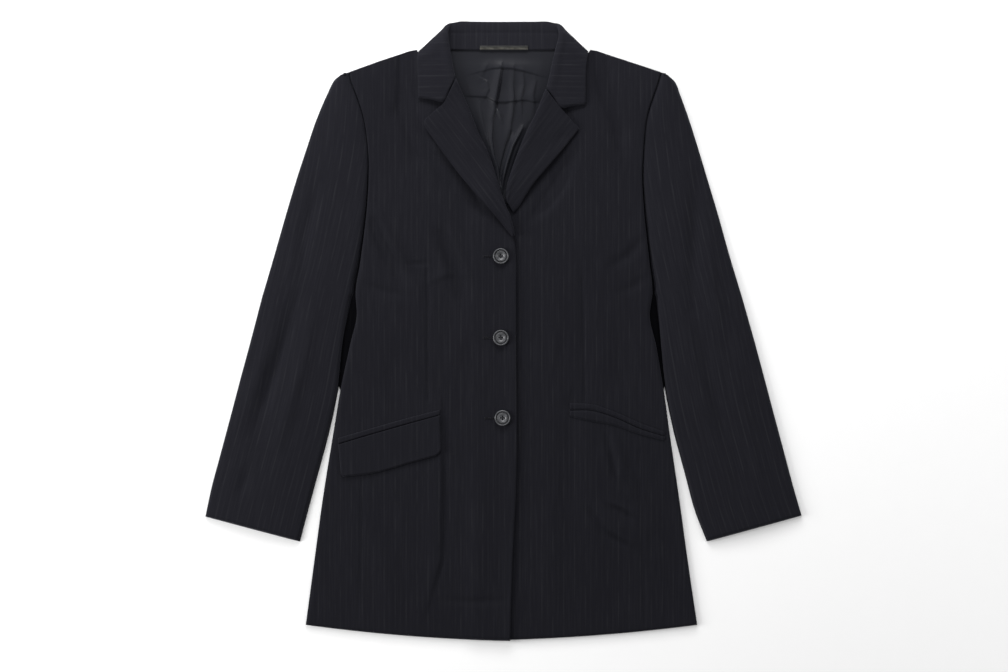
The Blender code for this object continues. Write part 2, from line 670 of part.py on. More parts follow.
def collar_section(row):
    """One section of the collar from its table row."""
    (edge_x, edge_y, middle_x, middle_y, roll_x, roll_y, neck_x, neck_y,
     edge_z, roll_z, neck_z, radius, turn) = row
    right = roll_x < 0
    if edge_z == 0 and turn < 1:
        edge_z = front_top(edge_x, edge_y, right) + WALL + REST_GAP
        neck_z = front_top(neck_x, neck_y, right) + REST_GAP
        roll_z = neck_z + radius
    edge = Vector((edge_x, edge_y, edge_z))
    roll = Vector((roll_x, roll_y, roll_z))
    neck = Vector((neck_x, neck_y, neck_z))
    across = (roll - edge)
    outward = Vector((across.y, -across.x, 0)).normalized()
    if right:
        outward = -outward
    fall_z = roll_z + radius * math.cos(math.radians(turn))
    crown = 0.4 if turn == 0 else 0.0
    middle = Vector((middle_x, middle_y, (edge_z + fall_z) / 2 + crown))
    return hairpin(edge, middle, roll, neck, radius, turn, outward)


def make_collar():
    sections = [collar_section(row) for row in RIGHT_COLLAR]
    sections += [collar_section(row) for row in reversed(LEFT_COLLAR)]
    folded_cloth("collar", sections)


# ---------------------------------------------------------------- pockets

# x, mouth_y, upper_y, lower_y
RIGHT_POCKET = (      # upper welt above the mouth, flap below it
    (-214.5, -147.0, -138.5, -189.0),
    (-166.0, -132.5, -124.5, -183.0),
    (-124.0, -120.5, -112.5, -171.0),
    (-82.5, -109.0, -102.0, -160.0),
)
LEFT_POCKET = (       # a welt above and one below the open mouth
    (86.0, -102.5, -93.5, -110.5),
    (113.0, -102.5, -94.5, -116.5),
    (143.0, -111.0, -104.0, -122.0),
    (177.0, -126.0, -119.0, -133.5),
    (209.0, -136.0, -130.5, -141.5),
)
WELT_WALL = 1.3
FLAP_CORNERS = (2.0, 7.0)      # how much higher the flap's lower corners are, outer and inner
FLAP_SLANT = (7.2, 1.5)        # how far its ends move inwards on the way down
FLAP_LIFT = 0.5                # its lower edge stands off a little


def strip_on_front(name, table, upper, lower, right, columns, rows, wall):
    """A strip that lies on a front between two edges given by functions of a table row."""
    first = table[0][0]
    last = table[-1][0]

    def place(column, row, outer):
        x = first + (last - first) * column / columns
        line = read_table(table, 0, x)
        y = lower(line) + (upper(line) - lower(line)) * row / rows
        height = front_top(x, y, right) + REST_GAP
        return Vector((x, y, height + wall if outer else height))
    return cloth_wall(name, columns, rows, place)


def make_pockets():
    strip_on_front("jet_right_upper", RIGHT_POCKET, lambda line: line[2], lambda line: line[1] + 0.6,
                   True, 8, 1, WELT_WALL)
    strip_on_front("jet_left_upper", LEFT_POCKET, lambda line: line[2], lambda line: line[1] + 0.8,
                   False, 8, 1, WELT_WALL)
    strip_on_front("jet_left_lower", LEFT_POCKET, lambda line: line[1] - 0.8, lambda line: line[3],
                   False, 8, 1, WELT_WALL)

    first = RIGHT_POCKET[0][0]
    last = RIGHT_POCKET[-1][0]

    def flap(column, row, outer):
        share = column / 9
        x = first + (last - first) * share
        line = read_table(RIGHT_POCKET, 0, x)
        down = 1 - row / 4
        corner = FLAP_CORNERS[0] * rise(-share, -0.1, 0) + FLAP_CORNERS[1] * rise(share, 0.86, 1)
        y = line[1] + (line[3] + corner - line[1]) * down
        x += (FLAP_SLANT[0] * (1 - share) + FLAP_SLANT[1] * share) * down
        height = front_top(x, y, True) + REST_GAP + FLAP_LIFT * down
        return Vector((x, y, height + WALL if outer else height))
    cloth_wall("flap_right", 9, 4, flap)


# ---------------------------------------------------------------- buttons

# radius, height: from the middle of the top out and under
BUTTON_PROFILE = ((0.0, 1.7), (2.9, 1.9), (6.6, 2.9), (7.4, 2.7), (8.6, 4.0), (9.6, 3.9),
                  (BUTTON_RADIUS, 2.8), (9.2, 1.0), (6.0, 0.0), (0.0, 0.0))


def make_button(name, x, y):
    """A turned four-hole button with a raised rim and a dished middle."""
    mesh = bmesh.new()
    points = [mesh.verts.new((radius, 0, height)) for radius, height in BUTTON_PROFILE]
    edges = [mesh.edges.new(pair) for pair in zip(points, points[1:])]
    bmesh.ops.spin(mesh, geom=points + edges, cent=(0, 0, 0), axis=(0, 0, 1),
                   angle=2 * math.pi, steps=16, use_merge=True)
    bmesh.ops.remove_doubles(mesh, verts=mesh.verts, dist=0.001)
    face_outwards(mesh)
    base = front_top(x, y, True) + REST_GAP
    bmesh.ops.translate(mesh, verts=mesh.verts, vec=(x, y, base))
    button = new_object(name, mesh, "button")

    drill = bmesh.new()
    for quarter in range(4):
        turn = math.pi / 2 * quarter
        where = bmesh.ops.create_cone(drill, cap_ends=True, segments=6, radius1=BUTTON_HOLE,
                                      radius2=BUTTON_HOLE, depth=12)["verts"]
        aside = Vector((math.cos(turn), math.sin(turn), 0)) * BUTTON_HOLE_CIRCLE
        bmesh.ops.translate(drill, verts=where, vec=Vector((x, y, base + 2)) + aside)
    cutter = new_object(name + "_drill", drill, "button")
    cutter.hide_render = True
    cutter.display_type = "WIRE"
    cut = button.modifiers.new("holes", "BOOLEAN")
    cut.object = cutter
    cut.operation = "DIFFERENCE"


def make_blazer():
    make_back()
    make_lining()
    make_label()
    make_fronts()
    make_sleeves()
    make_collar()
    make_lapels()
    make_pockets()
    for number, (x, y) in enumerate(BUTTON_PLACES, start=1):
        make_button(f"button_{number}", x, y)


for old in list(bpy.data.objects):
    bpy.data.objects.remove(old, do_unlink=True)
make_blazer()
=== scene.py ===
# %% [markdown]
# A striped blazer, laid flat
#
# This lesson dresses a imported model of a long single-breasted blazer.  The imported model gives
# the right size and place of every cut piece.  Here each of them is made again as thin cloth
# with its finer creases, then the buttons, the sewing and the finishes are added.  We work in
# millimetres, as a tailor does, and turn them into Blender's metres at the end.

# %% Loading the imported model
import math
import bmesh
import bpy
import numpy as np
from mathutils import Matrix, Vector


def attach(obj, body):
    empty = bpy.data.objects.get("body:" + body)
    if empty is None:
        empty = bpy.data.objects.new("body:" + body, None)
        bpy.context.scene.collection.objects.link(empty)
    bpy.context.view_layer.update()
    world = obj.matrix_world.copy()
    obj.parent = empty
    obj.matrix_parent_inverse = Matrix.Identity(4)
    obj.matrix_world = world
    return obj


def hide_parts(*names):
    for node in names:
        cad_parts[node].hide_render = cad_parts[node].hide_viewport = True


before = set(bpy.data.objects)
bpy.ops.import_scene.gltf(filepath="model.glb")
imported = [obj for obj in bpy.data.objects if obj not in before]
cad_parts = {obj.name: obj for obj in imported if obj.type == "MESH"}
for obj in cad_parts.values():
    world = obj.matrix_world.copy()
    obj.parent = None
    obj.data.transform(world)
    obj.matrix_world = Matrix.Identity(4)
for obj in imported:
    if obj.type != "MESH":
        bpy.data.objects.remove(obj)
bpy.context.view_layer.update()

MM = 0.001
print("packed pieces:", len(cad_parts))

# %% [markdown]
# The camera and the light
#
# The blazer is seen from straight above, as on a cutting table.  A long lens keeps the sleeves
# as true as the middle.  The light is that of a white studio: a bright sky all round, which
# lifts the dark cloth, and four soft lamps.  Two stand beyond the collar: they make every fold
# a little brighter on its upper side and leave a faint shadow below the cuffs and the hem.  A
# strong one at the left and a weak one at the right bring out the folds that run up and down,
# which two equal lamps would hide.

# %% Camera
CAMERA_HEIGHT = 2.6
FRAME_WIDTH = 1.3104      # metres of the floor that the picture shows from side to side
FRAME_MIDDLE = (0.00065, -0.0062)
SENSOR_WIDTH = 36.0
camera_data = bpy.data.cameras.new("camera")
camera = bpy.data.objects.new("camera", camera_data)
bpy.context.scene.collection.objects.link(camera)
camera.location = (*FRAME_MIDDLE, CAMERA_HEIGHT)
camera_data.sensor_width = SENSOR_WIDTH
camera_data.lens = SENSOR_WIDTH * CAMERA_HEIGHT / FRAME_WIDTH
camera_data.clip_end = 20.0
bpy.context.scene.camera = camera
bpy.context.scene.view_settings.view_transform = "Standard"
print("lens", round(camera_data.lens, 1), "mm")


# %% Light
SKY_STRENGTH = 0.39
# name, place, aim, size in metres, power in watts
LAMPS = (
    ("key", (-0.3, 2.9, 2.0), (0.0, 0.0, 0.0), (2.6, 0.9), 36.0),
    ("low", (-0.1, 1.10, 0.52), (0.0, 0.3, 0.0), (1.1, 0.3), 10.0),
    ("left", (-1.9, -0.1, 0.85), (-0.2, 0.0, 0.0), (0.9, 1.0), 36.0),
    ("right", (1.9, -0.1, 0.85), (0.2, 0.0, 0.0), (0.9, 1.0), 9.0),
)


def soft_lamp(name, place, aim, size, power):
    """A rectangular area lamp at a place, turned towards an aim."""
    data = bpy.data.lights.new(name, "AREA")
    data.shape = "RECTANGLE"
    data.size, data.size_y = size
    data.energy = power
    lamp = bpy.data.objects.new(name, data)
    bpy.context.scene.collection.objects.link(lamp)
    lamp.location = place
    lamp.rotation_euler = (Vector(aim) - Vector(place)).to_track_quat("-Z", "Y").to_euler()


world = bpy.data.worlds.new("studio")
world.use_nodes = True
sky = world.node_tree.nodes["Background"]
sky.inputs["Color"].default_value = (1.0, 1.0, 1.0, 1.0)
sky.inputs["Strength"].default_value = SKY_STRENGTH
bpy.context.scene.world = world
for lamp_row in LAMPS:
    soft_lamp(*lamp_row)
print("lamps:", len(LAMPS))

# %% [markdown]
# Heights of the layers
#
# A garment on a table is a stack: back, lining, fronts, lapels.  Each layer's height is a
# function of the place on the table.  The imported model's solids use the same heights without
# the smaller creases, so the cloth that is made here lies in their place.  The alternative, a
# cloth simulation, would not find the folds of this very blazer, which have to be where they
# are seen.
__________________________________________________
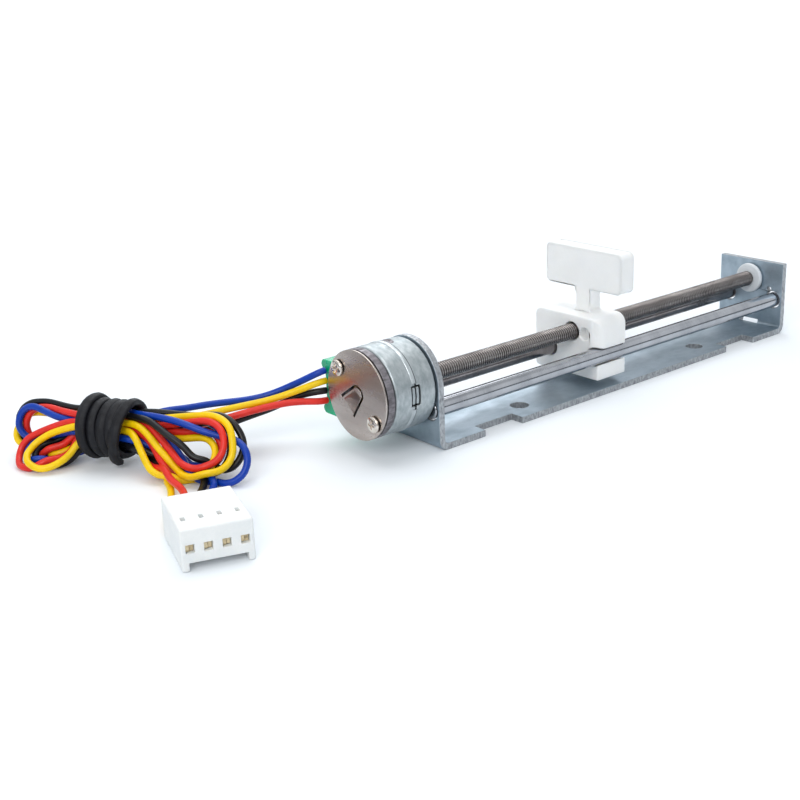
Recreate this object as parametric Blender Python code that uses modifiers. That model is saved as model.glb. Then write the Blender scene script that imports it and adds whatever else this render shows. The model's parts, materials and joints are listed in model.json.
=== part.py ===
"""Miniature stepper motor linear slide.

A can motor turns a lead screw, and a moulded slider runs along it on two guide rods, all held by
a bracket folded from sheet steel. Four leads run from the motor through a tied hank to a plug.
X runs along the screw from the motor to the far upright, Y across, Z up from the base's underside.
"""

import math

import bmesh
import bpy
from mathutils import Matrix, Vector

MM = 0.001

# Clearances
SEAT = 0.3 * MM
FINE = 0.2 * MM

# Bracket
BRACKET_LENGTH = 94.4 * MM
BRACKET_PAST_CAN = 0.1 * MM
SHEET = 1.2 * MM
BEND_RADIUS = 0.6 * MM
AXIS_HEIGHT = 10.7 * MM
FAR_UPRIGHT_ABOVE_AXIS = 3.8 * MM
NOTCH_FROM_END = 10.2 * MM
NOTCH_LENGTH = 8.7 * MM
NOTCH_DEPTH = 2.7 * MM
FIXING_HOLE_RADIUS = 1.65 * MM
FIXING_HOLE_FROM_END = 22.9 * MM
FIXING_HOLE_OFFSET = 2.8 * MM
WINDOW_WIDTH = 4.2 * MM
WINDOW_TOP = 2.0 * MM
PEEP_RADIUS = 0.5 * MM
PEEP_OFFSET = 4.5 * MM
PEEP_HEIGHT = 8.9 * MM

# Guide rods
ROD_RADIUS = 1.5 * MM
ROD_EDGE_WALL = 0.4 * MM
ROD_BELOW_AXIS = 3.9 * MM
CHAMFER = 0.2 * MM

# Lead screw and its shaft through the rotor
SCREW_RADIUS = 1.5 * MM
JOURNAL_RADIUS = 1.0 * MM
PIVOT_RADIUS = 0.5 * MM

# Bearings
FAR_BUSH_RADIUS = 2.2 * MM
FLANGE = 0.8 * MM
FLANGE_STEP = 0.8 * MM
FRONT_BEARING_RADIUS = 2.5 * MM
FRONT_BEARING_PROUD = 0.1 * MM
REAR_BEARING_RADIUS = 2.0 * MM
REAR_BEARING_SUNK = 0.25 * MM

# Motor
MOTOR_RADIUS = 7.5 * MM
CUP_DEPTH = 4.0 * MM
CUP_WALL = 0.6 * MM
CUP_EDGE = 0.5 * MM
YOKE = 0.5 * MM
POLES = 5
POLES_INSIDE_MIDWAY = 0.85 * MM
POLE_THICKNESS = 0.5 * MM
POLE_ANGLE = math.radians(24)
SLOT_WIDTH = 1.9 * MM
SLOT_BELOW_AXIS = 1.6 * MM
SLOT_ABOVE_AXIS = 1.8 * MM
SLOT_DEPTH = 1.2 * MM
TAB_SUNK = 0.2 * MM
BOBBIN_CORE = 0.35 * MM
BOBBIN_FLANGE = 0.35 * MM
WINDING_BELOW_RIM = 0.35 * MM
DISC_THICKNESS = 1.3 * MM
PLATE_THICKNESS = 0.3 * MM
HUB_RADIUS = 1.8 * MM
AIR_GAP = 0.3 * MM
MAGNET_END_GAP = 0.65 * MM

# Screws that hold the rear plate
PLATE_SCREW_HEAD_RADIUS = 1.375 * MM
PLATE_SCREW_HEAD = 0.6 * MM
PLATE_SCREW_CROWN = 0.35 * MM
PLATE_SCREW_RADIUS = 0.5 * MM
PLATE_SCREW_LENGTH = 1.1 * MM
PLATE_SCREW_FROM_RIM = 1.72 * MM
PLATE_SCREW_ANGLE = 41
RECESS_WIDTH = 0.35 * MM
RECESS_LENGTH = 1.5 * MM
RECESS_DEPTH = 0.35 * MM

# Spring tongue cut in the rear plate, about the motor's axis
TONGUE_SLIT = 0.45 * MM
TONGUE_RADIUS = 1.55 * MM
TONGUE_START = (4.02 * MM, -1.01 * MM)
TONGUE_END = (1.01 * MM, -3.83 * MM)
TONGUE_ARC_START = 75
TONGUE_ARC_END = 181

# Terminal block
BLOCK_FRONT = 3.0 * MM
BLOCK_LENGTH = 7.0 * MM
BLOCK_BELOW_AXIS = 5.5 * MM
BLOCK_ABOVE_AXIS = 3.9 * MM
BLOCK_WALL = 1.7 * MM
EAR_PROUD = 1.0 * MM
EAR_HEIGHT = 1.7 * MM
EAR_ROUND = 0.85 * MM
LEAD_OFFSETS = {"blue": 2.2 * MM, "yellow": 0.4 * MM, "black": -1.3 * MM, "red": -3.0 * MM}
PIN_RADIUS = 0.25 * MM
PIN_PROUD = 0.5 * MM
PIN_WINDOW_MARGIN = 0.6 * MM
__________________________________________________
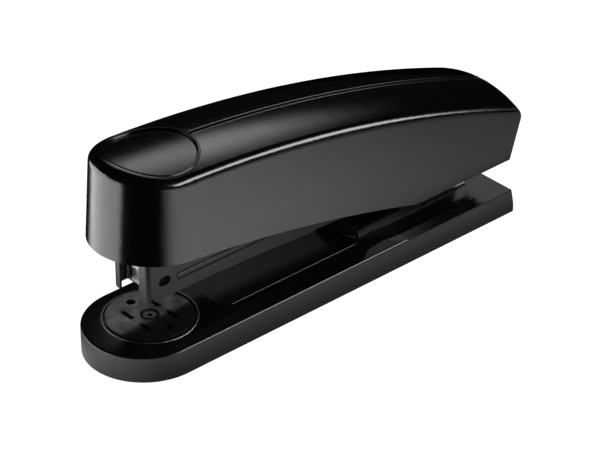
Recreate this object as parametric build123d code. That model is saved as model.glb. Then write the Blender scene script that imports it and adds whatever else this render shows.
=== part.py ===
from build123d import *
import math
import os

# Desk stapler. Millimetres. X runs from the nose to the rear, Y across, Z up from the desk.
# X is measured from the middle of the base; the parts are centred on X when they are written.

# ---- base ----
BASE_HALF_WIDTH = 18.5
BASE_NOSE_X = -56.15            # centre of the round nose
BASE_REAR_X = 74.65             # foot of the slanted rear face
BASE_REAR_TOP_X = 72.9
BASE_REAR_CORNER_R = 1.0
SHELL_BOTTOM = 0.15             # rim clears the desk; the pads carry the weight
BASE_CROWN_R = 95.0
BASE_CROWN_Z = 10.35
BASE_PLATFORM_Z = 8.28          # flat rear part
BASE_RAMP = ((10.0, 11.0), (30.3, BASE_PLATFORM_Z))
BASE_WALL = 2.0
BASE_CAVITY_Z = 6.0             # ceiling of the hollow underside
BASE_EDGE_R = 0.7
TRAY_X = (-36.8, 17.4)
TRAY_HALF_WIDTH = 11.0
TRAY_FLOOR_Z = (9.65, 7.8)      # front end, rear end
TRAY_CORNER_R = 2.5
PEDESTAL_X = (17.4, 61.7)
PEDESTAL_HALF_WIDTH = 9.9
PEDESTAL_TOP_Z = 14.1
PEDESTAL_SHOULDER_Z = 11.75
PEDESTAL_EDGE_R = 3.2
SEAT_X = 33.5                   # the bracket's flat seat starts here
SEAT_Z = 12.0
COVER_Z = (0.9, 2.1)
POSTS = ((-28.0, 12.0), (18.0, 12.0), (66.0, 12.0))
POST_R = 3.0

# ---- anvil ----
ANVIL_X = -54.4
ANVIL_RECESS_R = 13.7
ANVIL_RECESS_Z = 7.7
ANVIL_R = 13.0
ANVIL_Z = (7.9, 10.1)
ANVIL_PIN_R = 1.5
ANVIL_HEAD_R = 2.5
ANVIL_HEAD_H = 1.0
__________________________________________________
Go through the material above and output exactly the lines from the one containing "Recreate this object as parametric build123d" through the one containing "ANVIL_HEAD_H = 1.0".

_Task result:_
Recreate this object as parametric build123d code. That model is saved as model.glb. Then write the Blender scene script that imports it and adds whatever else this render shows.
=== part.py ===
from build123d import *
import math
import os

# Desk stapler. Millimetres. X runs from the nose to the rear, Y across, Z up from the desk.
# X is measured from the middle of the base; the parts are centred on X when they are written.

# ---- base ----
BASE_HALF_WIDTH = 18.5
BASE_NOSE_X = -56.15            # centre of the round nose
BASE_REAR_X = 74.65             # foot of the slanted rear face
BASE_REAR_TOP_X = 72.9
BASE_REAR_CORNER_R = 1.0
SHELL_BOTTOM = 0.15             # rim clears the desk; the pads carry the weight
BASE_CROWN_R = 95.0
BASE_CROWN_Z = 10.35
BASE_PLATFORM_Z = 8.28          # flat rear part
BASE_RAMP = ((10.0, 11.0), (30.3, BASE_PLATFORM_Z))
BASE_WALL = 2.0
BASE_CAVITY_Z = 6.0             # ceiling of the hollow underside
BASE_EDGE_R = 0.7
TRAY_X = (-36.8, 17.4)
TRAY_HALF_WIDTH = 11.0
TRAY_FLOOR_Z = (9.65, 7.8)      # front end, rear end
TRAY_CORNER_R = 2.5
PEDESTAL_X = (17.4, 61.7)
PEDESTAL_HALF_WIDTH = 9.9
PEDESTAL_TOP_Z = 14.1
PEDESTAL_SHOULDER_Z = 11.75
PEDESTAL_EDGE_R = 3.2
SEAT_X = 33.5                   # the bracket's flat seat starts here
SEAT_Z = 12.0
COVER_Z = (0.9, 2.1)
POSTS = ((-28.0, 12.0), (18.0, 12.0), (66.0, 12.0))
POST_R = 3.0

# ---- anvil ----
ANVIL_X = -54.4
ANVIL_RECESS_R = 13.7
ANVIL_RECESS_Z = 7.7
ANVIL_R = 13.0
ANVIL_Z = (7.9, 10.1)
ANVIL_PIN_R = 1.5
ANVIL_HEAD_R = 2.5
ANVIL_HEAD_H = 1.0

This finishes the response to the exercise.